While their research is available to all, sign-ups of “travellers” — those who can log data and sightings — are limited for both personal and practical reasons. Throngs of visitors, largely from Japan, are putting Silph’s servers under tremendous strain, and travellers are regularly maxing out Silph’s Google Maps API requests. Their dedicated subreddit recently broke 100,000 subscribers. Though that pales in comparison to the wildly popular r/pokemongo, in some ways that’s preferred — there’s no way to “control the culture meaningfully” on a group of that size, as Dronpes puts it. He opens his laptop periodically to release more traveller invite codes to the subreddit.

Launched on Monday, Silph’s newest initiative is to have travellers log the location of “nests”, spots where a certain species of monster is guaranteed to appear, and sometimes several instances of that species (for example, Charmanders gather at New York’s Museum of Natural History).

All that is just a prelude to the launch of their webapp, which they only discuss in vague terms, but it’s purpose is to take advantage of the chance personal encounters Pokemon GO encourages. Silph wants to translate their online community into codified physical space. “In your neighbourhood, everybody’s going to be grouped together automatically via the webapp and it will allow you to say[…]’Hey everybody on Instinct, I want to take down these two gyms,'” Moots explains excitedly, “It’s a way of allowing the community to reach out to each other without having to use real-world knowledge of each other.”

The introduction of in-person meetups during gameplay is relatively new and largely uncharted, so Silph will have zero tolerance for troublemakers. “If you make comments and harass people, we’ll just kick you out,” Dronpes laughs a bit. “That makes me sad because we try to keep things friendly on the road but we just don’t have the bandwidth to raise screwballs and teach them to be real people.”

Dronpes is careful to describe their data collection and distribution as purely whitehat, though admits that members of the team were involved in decrypting the game prior to joining. And much of the global Pokedex information for determining the strongest monsters — the damage per second of specific moves, the base stats for species and so on — is culled from the work of decidedly nefarious sources, one of which Dronpes descripes as “a hacking circle”. Those data points logged by travellers weren’t arrived at randomly either: They’re informed by the same discoveries the decrypting team made. “We are obviously are very aware of the capabilities and the vulnerabilities in the app right now,” Dronpes says.

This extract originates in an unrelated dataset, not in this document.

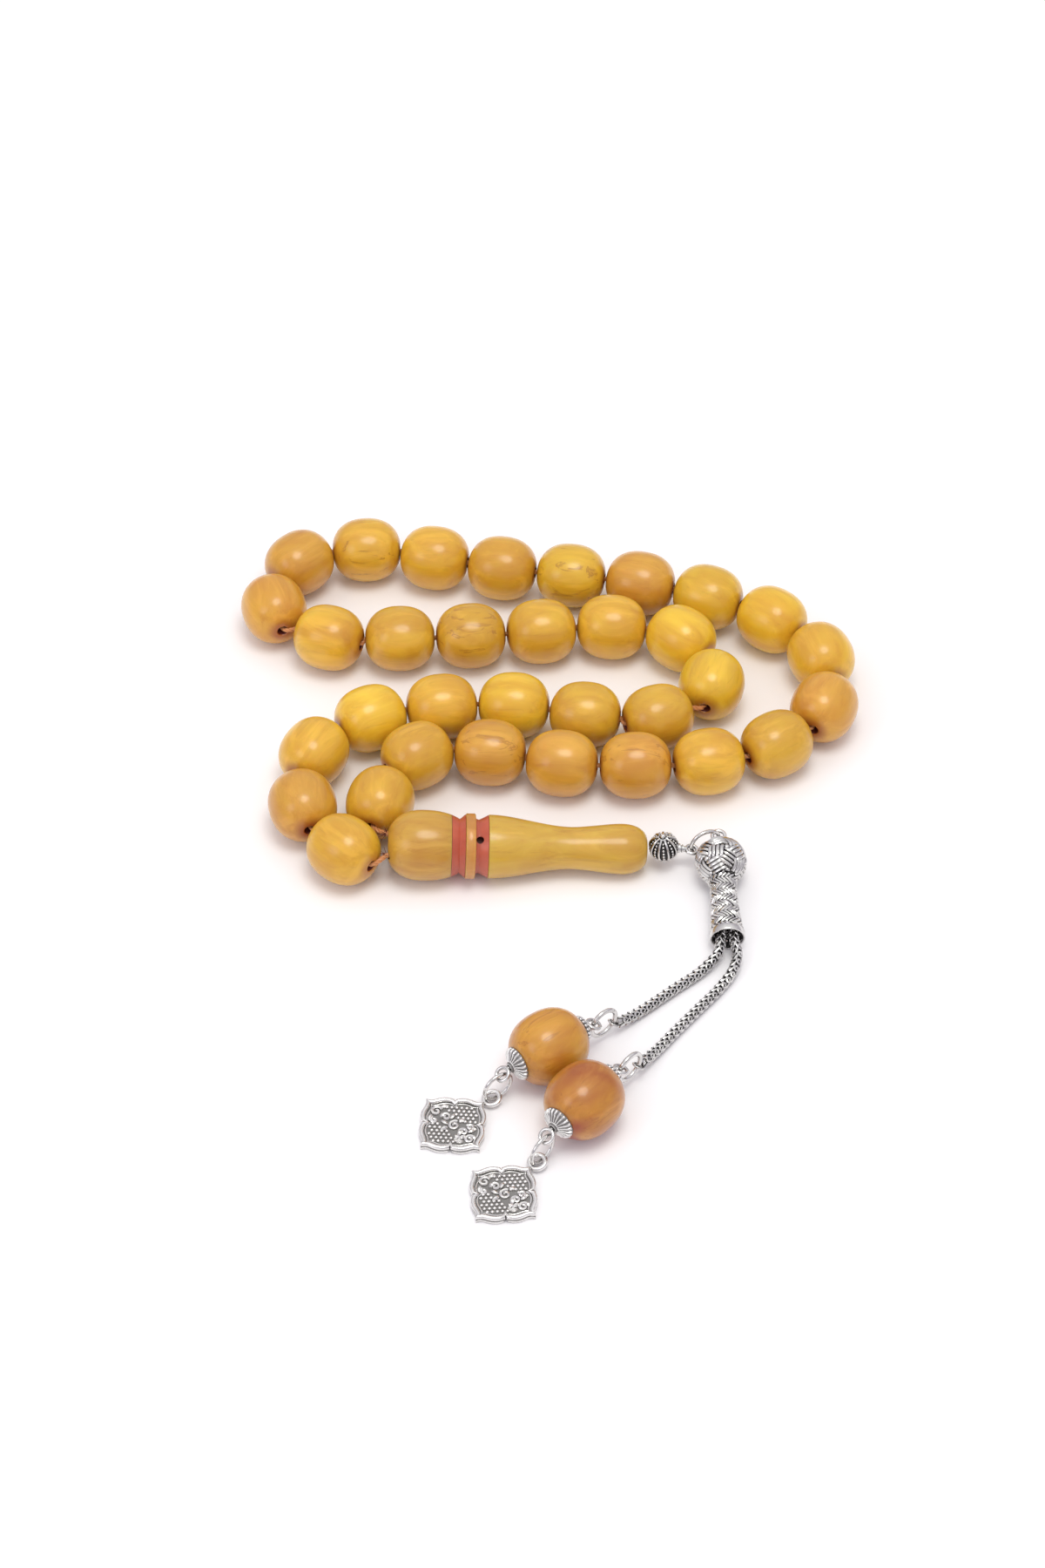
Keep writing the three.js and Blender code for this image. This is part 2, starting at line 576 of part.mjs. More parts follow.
// A square whose corners are drawn out into ears, with two lobes on each edge and a notch between.
function lobedOutline(side) {
  const outline = new THREE.Shape();
  for (let edge = 0; edge < 4; edge += 1) {
    const turn = (edge * Math.PI) / 2;
    const point = (u, v) => {
      const flat = new THREE.Vector2((u - 0.5) * side, -(0.5 + v) * side);
      return flat.rotateAround(new THREE.Vector2(), turn);
    };
    const curve = (a, b, end) => outline.bezierCurveTo(a.x, a.y, b.x, b.y, end.x, end.y);
    const swell = 2 * LOBE_BULGE;
    if (edge === 0) outline.moveTo(...point(-EAR_REACH, EAR_REACH));
    curve(point(0.12, -LOBE_BULGE), point(0.2, swell), point(0.5 - NOTCH_REACH, LOBE_FOOT));
    outline.lineTo(...point(0.5, -NOTCH_DEPTH));
    outline.lineTo(...point(0.5 + NOTCH_REACH, LOBE_FOOT));
    curve(point(0.8, swell), point(0.88, -LOBE_BULGE), point(1 + EAR_REACH, EAR_REACH));
  }
  return outline;
}

// A pendant measured from its bail's outermost wire, with the plate beyond it along X.
const bailSpan = BAIL_DIAMETER - BAIL_WIRE;
const bailHeight = ringFoot + FINE_WIRE + BAIL_PLAY + BAIL_WIRE / 2;
const bailTilt = Math.asin((bailHeight - PENDANT_RIM_HEIGHT / 2) / bailSpan);
const plateReach = bailSpan + (0.5 + EAR_REACH) * PENDANT_SIDE * Math.SQRT2;

function pendant() {
  const corners = (side) => lobedOutline(side).getPoints(3);
  const rim = new THREE.Shape(corners(PENDANT_SIDE));
  rim.holes.push(new THREE.Path(corners(PENDANT_SIDE - 2.5 * PENDANT_RIM_WIDTH)));
  const field = new THREE.Shape(corners(PENDANT_SIDE - PENDANT_RIM_WIDTH));
  const raised = new THREE.ExtrudeGeometry(rim, { depth: PENDANT_RIM_HEIGHT, bevelEnabled: false });
  const plate = new THREE.ExtrudeGeometry(field, { depth: PENDANT_THICKNESS, bevelEnabled: false });
  const bail = flatRing(BAIL_DIAMETER, BAIL_WIRE).translate(bailSpan / 2, 0, 0).rotateY(bailTilt);
  const turn = (shape) => shape.rotateZ(radians(135)).translate(plateReach, 0, 0);
  return joined(turn(raised), turn(plate), bail.translate(0, 0, bailHeight));
}

TASSELS.forEach((tassel, i) => {
  const number = i + 1;
  const side = i === 0 ? 1 : -1;
  const add = (name, shape, finish, place, heading) => {
    misbaha.add(aim(piece(`${name}_${number}`, shape, finish), place, heading));
  };

  // The chain, from the head pin's foot to just short of its end ring.
  const start = head.localToWorld(at(chainStation, (-side * CHAIN_SPACING) / 2));
  const lip = head.localToWorld(at(rimStation, (-side * CHAIN_SPACING) / 2));
  const laid = at(mouthCentre.x, mouthCentre.y, CHAIN_DIAMETER / 2);
  const route = CHAIN_ROUTES[i].map(([x, y, z]) => laid.clone().add(at(x, y, z)));
  const grip = route.at(-1);
  const backwards = route.at(-2).clone().sub(grip).normalize();
  const end = along(grip, backwards, END_RING_WIRE / 2 + LINK_GAP + EDGE / 2);
  const stops = [start, lip, ...route.slice(0, -1), end].map((stop) => stop.clone().sub(start));
  add('chain', tube(new THREE.CatmullRomCurve3(stops), CHAIN_DIAMETER, 8, 20), SILVER, start, 0);

  // The end ring stands on edge and goes through the upper loop of the bead's pin.
  const ringWay = direction(tassel.ringHeading);
  const ringCentre = along(grip, direction(tassel.ringHeading, RING_GRIP), ringSpan / 2);
  const fromGrip = direction(0, RING_GRIP).multiplyScalar(ringSpan / 2);
  const ring = uprightRing(END_RING_DIAMETER, END_RING_WIRE).translate(...fromGrip);
  add('end_ring', ring, SILVER, grip, tassel.ringHeading);

  // The pin's upper loop hangs on the ring where the ring rises to the loop's height.
  const loopHeight = tasselBeadHeight - (loopSpan / 2) * Math.sin(UPPER_DROOP);
  const ringRise = Math.asin((2 * (loopHeight - ringCentre.z)) / ringSpan);
  const hold = along(ringCentre, ringWay, (ringSpan / 2) * Math.cos(ringRise)).setZ(loopHeight);
  const pinWay = direction(tassel.heading);
  const holdReach = upperEntry + (loopSpan / 2) * Math.cos(UPPER_DROOP);
  const beadCentre = along(hold, pinWay, holdReach).setZ(tasselBeadHeight);
  const fromHold = [holdReach, 0, tasselBeadHeight - loopHeight];
  const upperCap = cap(UPPER_CAP_DIAMETER, UPPER_CAP_HEIGHT).rotateZ(Math.PI);
  const lowerCap = cap(LOWER_CAP_DIAMETER, LOWER_CAP_HEIGHT);
  add('bead_pin', beadPin().translate(...fromHold), SILVER, hold, tassel.heading);
  add('upper_cap', upperCap.translate(...fromHold), SILVER, hold, tassel.heading);
  add('lower_cap', lowerCap.translate(...fromHold), SILVER, hold, tassel.heading);
  const shape = barrelBead(TASSEL_BEAD_LENGTH, TASSEL_BEAD_DIAMETER, TASSEL_BEAD_BORE);
  add('tassel_bead', shape, AMBER, beadCentre, tassel.heading);

  // The pendant's ring hangs over the outer wire of the lower loop, and the bail lies over the ring.
  const ringReach = loopSpan * Math.cos(LOWER_DROOP);
  const lowWire = along(beadCentre, pinWay, lowerEntry + ringReach).setZ(lowHeight);
  const hung = uprightRing(PENDANT_RING_DIAMETER, FINE_WIRE).translate(0, 0, -hang);
  add('pendant_ring', hung, SILVER, lowWire, tassel.heading);
  add('pendant', pendant(), SILVER, lowWire.clone().setZ(0), tassel.pendantHeading);
});

// ---- the object's own frame ---------------------------------------------------------------------
const bounds = new THREE.Box3().setFromObject(misbaha, true);
const middle = bounds.getCenter(new THREE.Vector3());
misbaha.position.set(-middle.x, -middle.y, -bounds.min.z);

export default misbaha;
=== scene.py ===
import json
import math
import random

import bmesh
import bpy
from mathutils import Matrix, Vector


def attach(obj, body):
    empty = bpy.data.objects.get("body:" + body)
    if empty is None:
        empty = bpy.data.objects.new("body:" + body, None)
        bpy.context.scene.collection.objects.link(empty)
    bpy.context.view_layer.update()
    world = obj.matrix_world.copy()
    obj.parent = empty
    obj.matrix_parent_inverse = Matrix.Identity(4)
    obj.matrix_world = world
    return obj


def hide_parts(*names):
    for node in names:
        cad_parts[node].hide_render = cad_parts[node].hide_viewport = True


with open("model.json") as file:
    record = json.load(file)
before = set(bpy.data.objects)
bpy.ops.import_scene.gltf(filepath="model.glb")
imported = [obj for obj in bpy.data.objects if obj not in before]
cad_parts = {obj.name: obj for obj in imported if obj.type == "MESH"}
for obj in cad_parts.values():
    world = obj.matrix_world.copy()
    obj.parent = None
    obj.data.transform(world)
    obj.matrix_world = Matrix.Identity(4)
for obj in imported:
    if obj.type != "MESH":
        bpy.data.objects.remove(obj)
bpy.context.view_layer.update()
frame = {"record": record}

# Sizes are in millimetres, in the same frame as the CAD, until an object is made.
MM = 0.001
UP = Vector((0, 0, 1))
CREASE = 40
JOINTS = {joint["name"]: joint for joint in frame["record"]["behaviour"]["joints"]}


def place_of(joint):
    return Vector(JOINTS[joint]["pos_m"]) / MM


def axis_of(joint):
    return Vector(JOINTS[joint]["axis"]).normalized()


def direction(heading, rise=0.0):
    a, e = math.radians(heading), math.radians(rise)
    return Vector((math.cos(a) * math.cos(e), math.sin(a) * math.cos(e), math.sin(e)))


def aimed(place, way):
    """A matrix at a place whose X axis points along way and whose Y axis is level."""
    x = way.normalized()
    y = UP.cross(x).normalized()
    matrix = Matrix((x, y, x.cross(y))).transposed().to_4x4()
    matrix.translation = place
    return matrix


# ---- camera ---------------------------------------------------------------------------------
camera = bpy.data.objects.new("camera", bpy.data.cameras.new("camera"))
bpy.context.scene.collection.objects.link(camera)
camera.data.lens = 84
camera.data.sensor_width = 36
camera.location = Vector((-4.3, -436.0, 470.5)) * MM
camera.rotation_euler = (math.radians(44), 0, 0)
camera.data.clip_start = 0.01
bpy.context.scene.camera = camera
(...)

He’s happy to decry scripts that fully break the game or exploits that spoof a player’s GPS location, but admits to using the monster-locating tool PokeVision, which exists in clear violation of Niantic’s terms of use. Silph represents a grey area, and Dronpes defends it through deflection — there’s more egregious work being done elsewhere; if they didn’t build it, someone else would — before ultimately landing on the obvious: Niantic’s game is in a sorry state. “Our dream is that Niantic continues to evolve Pokemon GO to the point where there’s a huge competitive scene, it’s well-balanced and you can get really good or you can suck,” he says. “To the level where Silph Road-style guides are there for if you really want to get into the game.” Until that happens, the Silph Road is massively-crowdsourced cheat code, but it’s a cheat code with aspirations of being a legitimate guidebook.

The Silph Road exists largely in contradiction to itself: An ethical resource built on the work of blackhat developers; an initiative to create a physical community by founders who want near-total anonymity; a project experiencing meteoric growth while trying to maintain control and exclusivity. Moots, Dronpes and their thousands of dedicated volunteers have clearly found a sustaining audience and created an invaluable resource for anyone playing Pokemon GO with any degree of seriousness. The project’s future will ultimately be authored by Niantic itself, though not entirely: That their data proves how unbalanced the game currently is may be the very thing that spurs changes to gameplay, and a real-world community might provide the staying power it needs now that nostalgia and novelty have crested.